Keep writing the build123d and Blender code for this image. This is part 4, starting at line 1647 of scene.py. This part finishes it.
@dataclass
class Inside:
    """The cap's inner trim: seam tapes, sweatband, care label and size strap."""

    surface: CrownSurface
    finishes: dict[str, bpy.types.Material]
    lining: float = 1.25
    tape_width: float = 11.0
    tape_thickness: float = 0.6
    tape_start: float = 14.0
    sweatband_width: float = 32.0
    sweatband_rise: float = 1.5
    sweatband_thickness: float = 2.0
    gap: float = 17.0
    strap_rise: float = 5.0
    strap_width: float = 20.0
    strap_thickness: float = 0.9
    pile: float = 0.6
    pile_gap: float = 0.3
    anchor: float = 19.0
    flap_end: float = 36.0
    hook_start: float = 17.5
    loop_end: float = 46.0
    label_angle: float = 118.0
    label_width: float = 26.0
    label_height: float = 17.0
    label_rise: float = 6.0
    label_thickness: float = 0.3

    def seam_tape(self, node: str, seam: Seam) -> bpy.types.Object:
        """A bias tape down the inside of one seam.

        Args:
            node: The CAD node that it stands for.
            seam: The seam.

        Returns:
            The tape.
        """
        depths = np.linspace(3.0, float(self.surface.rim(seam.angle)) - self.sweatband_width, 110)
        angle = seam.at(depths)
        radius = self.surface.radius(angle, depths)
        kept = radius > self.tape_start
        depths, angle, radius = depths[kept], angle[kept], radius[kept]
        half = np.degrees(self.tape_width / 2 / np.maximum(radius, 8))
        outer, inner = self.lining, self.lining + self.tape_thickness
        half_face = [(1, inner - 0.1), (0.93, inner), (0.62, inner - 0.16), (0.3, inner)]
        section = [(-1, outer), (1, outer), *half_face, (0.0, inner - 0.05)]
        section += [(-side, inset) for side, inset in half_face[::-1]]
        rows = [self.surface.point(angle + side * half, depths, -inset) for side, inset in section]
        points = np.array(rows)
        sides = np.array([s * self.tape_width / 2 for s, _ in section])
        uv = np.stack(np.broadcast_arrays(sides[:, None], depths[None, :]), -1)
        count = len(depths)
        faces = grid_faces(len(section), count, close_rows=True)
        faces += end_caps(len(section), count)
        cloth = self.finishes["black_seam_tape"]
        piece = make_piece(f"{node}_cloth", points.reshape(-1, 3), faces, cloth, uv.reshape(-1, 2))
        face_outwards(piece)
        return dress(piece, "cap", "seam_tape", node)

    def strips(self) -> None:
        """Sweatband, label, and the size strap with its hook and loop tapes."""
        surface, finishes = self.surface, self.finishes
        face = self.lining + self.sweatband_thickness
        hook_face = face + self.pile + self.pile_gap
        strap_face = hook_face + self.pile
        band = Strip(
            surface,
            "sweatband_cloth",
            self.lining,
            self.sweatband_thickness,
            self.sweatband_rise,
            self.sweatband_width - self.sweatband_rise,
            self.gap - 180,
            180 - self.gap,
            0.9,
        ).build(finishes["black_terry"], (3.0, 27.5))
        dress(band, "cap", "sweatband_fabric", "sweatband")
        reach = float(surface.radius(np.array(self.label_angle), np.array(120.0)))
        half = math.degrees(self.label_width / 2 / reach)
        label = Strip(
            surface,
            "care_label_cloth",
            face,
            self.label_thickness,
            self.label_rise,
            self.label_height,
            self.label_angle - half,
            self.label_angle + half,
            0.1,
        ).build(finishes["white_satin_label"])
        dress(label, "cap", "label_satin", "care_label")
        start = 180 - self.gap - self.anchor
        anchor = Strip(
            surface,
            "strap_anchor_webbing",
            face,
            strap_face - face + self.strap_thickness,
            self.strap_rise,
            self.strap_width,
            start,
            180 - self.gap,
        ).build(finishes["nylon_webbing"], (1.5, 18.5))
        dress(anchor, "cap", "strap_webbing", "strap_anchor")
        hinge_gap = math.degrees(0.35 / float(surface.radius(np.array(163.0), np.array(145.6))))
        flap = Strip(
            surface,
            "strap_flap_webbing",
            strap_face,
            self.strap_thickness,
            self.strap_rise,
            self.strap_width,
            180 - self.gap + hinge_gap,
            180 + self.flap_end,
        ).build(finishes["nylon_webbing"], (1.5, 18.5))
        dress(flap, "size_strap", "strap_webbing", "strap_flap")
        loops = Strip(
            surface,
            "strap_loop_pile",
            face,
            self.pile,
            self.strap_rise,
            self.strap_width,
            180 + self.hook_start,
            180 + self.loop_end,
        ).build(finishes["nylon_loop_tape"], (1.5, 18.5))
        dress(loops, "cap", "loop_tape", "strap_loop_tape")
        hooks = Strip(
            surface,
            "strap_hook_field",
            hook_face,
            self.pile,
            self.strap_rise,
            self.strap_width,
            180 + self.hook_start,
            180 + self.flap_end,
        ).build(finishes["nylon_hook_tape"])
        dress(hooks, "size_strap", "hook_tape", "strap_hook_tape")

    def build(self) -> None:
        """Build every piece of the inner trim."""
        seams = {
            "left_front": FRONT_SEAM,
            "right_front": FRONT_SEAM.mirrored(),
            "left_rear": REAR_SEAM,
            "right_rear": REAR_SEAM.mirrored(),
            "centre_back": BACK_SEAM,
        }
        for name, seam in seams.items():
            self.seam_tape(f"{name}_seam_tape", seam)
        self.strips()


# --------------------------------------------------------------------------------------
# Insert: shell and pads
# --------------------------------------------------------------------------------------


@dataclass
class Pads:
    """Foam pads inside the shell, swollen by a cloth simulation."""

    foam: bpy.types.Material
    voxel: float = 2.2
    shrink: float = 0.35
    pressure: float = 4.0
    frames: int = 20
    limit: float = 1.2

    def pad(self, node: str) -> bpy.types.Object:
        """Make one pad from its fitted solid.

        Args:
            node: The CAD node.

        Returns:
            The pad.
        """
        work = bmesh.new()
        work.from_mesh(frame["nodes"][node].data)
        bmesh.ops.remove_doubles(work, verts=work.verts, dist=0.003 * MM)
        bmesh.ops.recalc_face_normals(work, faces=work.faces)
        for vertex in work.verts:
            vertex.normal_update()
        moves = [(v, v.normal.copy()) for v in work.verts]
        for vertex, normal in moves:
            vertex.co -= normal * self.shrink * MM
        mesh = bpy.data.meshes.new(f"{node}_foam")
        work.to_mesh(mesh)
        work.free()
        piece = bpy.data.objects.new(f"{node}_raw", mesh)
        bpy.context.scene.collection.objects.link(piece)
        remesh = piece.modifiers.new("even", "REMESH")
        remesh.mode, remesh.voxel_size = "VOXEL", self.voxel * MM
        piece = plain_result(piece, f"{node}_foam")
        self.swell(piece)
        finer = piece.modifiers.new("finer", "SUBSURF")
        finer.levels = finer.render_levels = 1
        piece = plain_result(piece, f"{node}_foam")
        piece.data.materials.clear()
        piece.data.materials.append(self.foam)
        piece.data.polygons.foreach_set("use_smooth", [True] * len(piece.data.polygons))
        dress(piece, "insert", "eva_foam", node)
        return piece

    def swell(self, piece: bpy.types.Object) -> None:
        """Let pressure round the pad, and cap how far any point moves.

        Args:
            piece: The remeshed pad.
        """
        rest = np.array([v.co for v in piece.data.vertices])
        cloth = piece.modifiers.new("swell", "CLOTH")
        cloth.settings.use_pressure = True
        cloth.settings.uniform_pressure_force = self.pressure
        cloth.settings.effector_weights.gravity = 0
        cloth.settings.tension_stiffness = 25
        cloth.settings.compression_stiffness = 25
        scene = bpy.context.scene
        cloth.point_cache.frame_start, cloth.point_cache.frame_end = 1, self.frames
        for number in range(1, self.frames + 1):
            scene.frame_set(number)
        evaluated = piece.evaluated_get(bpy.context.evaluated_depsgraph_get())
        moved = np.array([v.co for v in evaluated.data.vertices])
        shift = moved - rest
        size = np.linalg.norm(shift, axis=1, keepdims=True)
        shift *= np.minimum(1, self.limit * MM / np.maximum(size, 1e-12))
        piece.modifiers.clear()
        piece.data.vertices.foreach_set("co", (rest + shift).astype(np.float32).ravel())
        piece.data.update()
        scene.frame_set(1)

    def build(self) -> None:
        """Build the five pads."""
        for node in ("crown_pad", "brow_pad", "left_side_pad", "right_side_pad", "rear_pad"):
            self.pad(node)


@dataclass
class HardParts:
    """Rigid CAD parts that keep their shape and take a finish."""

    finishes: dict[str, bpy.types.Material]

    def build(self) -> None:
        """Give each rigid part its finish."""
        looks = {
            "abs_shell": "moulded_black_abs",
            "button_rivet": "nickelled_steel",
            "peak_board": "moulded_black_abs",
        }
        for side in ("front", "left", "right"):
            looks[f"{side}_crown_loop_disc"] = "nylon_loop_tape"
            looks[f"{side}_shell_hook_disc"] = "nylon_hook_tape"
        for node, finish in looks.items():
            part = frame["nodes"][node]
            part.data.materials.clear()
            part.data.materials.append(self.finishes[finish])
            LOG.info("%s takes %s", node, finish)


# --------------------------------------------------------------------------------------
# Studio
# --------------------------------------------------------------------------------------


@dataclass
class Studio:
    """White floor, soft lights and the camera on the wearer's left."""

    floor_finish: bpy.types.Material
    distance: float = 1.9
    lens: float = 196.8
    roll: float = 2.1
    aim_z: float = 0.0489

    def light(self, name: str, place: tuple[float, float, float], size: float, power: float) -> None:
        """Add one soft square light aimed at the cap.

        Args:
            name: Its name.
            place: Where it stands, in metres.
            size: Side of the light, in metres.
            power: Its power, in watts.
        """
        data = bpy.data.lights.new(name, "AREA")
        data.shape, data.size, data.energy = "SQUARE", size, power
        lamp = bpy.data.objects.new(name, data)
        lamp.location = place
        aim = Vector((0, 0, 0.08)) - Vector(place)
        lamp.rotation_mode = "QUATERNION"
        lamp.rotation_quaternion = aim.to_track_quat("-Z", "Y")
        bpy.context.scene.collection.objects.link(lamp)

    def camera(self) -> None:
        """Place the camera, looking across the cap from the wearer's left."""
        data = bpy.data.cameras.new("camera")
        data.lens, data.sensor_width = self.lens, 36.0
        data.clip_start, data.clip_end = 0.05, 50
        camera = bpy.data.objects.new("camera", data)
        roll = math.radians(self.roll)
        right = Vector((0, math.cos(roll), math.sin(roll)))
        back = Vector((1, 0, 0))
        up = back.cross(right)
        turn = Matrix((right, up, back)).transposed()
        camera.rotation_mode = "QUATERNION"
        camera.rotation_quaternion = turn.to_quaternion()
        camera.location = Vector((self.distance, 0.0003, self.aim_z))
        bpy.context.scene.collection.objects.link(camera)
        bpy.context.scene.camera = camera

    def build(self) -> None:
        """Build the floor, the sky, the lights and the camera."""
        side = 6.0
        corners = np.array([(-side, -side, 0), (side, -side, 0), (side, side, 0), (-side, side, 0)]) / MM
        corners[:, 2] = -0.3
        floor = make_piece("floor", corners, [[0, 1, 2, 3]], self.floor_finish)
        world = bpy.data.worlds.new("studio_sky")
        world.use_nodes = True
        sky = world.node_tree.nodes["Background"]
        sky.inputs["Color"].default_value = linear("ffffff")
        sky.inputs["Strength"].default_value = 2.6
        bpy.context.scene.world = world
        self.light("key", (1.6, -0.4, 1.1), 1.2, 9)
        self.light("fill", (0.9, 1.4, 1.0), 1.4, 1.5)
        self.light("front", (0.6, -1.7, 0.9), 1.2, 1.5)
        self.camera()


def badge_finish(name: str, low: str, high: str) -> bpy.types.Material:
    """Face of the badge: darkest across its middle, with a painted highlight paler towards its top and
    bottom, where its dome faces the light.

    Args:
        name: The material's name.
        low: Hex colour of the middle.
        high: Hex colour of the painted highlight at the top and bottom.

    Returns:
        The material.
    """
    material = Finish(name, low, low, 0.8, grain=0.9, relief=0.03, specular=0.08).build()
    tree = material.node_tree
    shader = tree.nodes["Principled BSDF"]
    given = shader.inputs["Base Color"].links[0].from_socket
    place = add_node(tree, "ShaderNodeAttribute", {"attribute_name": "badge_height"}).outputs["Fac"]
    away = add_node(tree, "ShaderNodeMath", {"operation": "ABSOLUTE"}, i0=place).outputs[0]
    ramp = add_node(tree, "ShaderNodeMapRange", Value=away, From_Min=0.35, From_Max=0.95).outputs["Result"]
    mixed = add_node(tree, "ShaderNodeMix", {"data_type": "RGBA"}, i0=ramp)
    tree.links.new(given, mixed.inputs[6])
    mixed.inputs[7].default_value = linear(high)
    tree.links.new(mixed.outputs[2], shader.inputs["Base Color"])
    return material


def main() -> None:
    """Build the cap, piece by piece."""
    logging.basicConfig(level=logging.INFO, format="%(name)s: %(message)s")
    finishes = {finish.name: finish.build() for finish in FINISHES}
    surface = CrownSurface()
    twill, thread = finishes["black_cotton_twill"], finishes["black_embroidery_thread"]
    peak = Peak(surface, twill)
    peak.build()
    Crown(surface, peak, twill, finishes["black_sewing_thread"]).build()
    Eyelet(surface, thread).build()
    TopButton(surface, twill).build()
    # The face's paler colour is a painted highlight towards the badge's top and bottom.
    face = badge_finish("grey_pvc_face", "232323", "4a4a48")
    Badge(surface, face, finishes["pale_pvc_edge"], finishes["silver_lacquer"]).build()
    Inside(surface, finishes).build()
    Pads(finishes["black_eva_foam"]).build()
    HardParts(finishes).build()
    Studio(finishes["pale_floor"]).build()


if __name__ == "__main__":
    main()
+ + +
To do: Print, unaltered, every line from the beginning of the material down to the line with "inner trim: seam".

Exercise output:
Keep writing the build123d and Blender code for this image. This is part 4, starting at line 1647 of scene.py. This part finishes it.
@dataclass
class Inside:
    """The cap's inner trim: seam tapes, sweatband, care label and size strap."""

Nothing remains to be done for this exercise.